***** MATERIAL
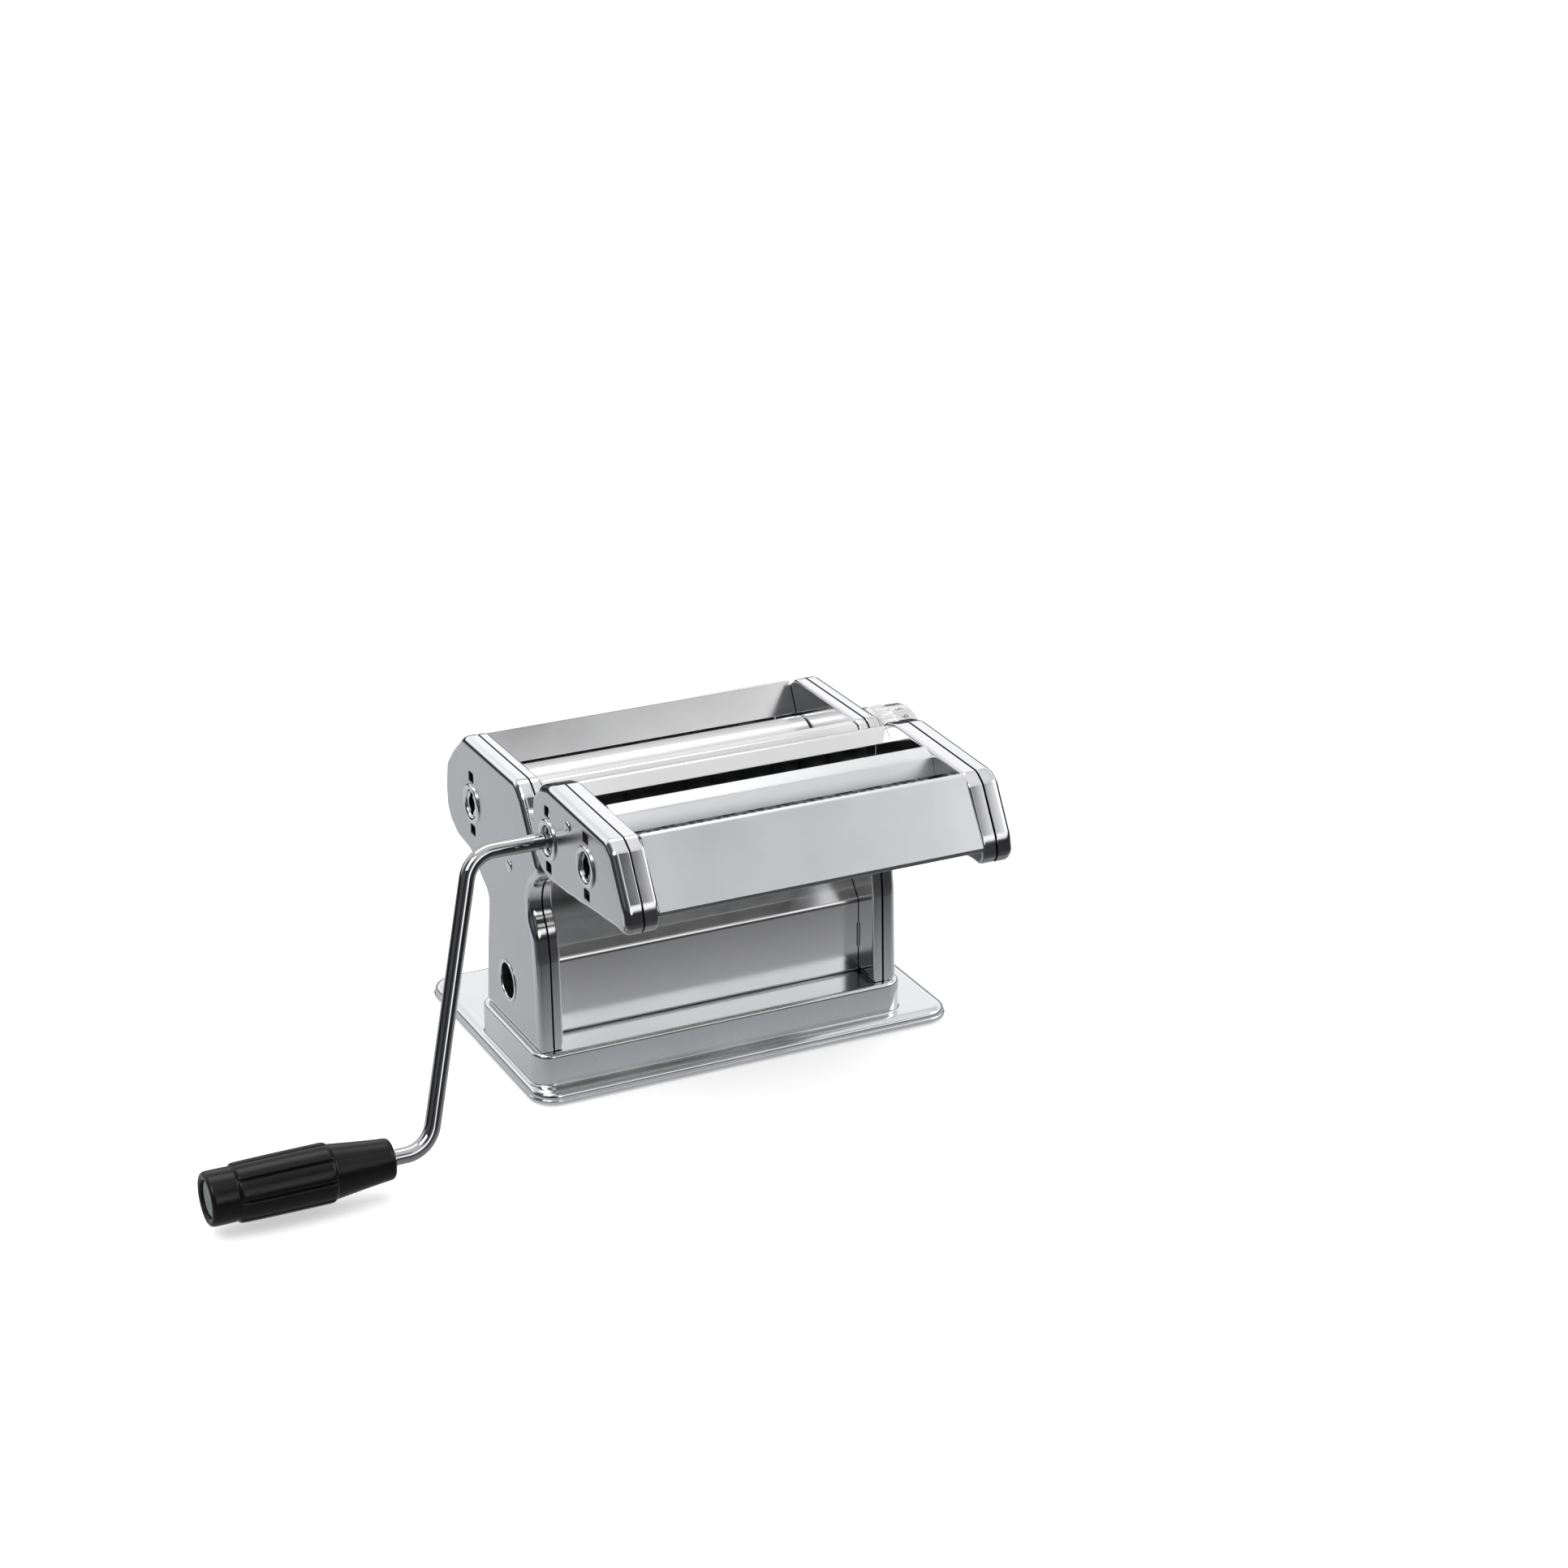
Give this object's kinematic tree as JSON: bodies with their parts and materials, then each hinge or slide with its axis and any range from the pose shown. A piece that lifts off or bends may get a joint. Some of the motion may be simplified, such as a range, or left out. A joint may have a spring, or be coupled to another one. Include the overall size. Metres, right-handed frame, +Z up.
{
  "type": "pasta roller machine",
  "caption": "Hand-cranked pasta sheet roller with a thickness knob, a flat pressed base and a lift-off cutter for wide and narrow noodles.",
  "frame": {"origin": "on the table, under the middle of the body, between the two side plates and half way along the base's depth", "axes": "+X along the rollers, away from the crank; -Y towards the cutter; +Z up"},
  "size_m": [0.3739, 0.233, 0.157],
  "materials": {
    "polished_steel": "polished, lightly brushed",
    "sheet_steel": "satin",
    "fasteners": "zinc plated",
    "rollers": "fine ground",
    "cutting_rollers": "ground",
    "gears": "milled, greased",
    "bushes": "moulded",
    "scrapers": "moulded",
    "knob": "satin",
    "rubber": "matt",
    "crank": "polished",
    "grip": "satin moulded",
    "grip_insert": "moulded"
  },
  "bodies": {
    "body": {"base_plate": "polished_steel", "base_bottom_plate": "sheet_steel", "non_slip_pad": "rubber", "leg_screws": "fasteners", "side_frame_left": "sheet_steel", "side_frame_right": "sheet_steel", "side_cover_left": "polished_steel", "side_cover_right": "polished_steel", "clamp_sockets": "sheet_steel", "body_tie_rods": "sheet_steel", "tie_rod_nuts": "fasteners", "front_rail": "sheet_steel", "cover_rivets": "polished_steel", "chute_plate": "polished_steel", "rear_cover": "polished_steel", "hopper_front_plate": "polished_steel", "roller_bushes": "bushes", "body_socket_ring": "polished_steel", "roller_scrapers": "scrapers", "index_plate": "polished_steel"},
    "fixed_roller": {"roller_fixed": "rollers", "gear_fixed_roller": "gears"},
    "carriage": {"adjuster_plate_left": "sheet_steel", "adjuster_plate_right": "sheet_steel", "adjuster_link_bar": "sheet_steel"},
    "adjustable_roller": {"roller_adjustable": "rollers", "gear_adjustable_roller": "gears"},
    "spindle": {"regulator_spindle": "fasteners", "knob_spring": "fasteners"},
    "knob": {"regulator_knob": "knob"},
    "cutter": {"cutter_frame_left": "sheet_steel", "cutter_frame_right": "sheet_steel", "cutter_cap_left": "polished_steel", "cutter_cap_right": "polished_steel", "cutter_front_plate": "polished_steel", "cutter_guide_plate": "polished_steel", "cutter_rear_plate": "polished_steel", "cutter_tie_rods": "sheet_steel", "cutter_bushes": "bushes", "cutter_socket_rings": "polished_steel", "cutter_screws": "polished_steel", "wide_comb": "scrapers", "narrow_comb": "scrapers"},
    "wide_drive": {"wide_cutter_drive": "cutting_rollers", "gear_wide_drive": "gears"},
    "wide_mate": {"wide_cutter_mate": "cutting_rollers", "gear_wide_mate": "gears"},
    "narrow_drive": {"narrow_cutter_drive": "cutting_rollers", "gear_narrow_drive": "gears"},
    "narrow_mate": {"narrow_cutter_mate": "cutting_rollers", "gear_narrow_mate": "gears"},
    "crank": {"crank_rod": "crank"},
    "grip": {"crank_grip": "grip", "grip_end_cap": "grip_insert"}
  },
  "joints": [
    {"name": "cutter_lift", "type": "slide", "parent": "body", "child": "cutter", "axis": [0, 0, 1], "range_m": [0, 0.06]},
    {"name": "wide_cutter_spin", "type": "hinge", "parent": "cutter", "child": "wide_drive", "pos_m": [-0.08, -0.0809, 0.1325], "axis": [1, 0, 0], "continuous": true},
    {"name": "wide_mate_spin", "type": "hinge", "parent": "cutter", "child": "wide_mate", "pos_m": [0, -0.0985, 0.1325], "axis": [1, 0, 0], "continuous": true},
    {"name": "narrow_cutter_spin", "type": "hinge", "parent": "cutter", "child": "narrow_drive", "pos_m": [0, -0.1225, 0.136], "axis": [1, 0, 0], "continuous": true},
    {"name": "narrow_mate_spin", "type": "hinge", "parent": "cutter", "child": "narrow_mate", "pos_m": [0, -0.1401, 0.136], "axis": [1, 0, 0], "continuous": true},
    {"name": "crank_pull", "type": "slide", "parent": "wide_drive", "child": "crank", "axis": [-1, 0, 0], "range_m": [0, 0.045]},
    {"name": "grip_spin", "type": "hinge", "parent": "crank", "child": "grip", "pos_m": [-0.2, -0.1133, 0.01737], "axis": [-1, 0, 0], "continuous": true},
    {"name": "fixed_roller_spin", "type": "hinge", "parent": "body", "child": "fixed_roller", "pos_m": [0, 0.0127, 0.115], "axis": [1, 0, 0], "continuous": true},
    {"name": "regulator_turn", "type": "hinge", "parent": "body", "child": "spindle", "pos_m": [0.09, -0.0159, 0.115], "axis": [1, 0, 0], "range_deg": [0, 140]},
    {"name": "carriage_slide", "type": "slide", "parent": "body", "child": "carriage", "axis": [0, 1, 0], "range_m": [0, 0.0026]},
    {"name": "adjustable_roller_spin", "type": "hinge", "parent": "carriage", "child": "adjustable_roller", "pos_m": [0, -0.0172, 0.115], "axis": [1, 0, 0], "continuous": true},
    {"name": "knob_pull", "type": "slide", "parent": "spindle", "child": "knob", "axis": [1, 0, 0], "range_m": [0, 0.004], "stiffness_N_per_m": 1200, "springref_m": -0.003, "deforming": ["knob_spring"]}
  ],
  "couplings": [
    {"joint": "wide_mate_spin", "follows": "wide_cutter_spin", "ratio": -1},
    {"joint": "narrow_mate_spin", "follows": "narrow_cutter_spin", "ratio": -1},
    {"joint": "adjustable_roller_spin", "follows": "fixed_roller_spin", "ratio": -1},
    {"joint": "carriage_slide", "follows": "regulator_turn", "m_per_rad": 0.001064}
  ]
}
**********
» **WORK INSTRUCTIONS**
Each line containing the word "with" counts once; say how many such lines there are, giving only the number.

» **SOLUTION FOR THIS TASK**
2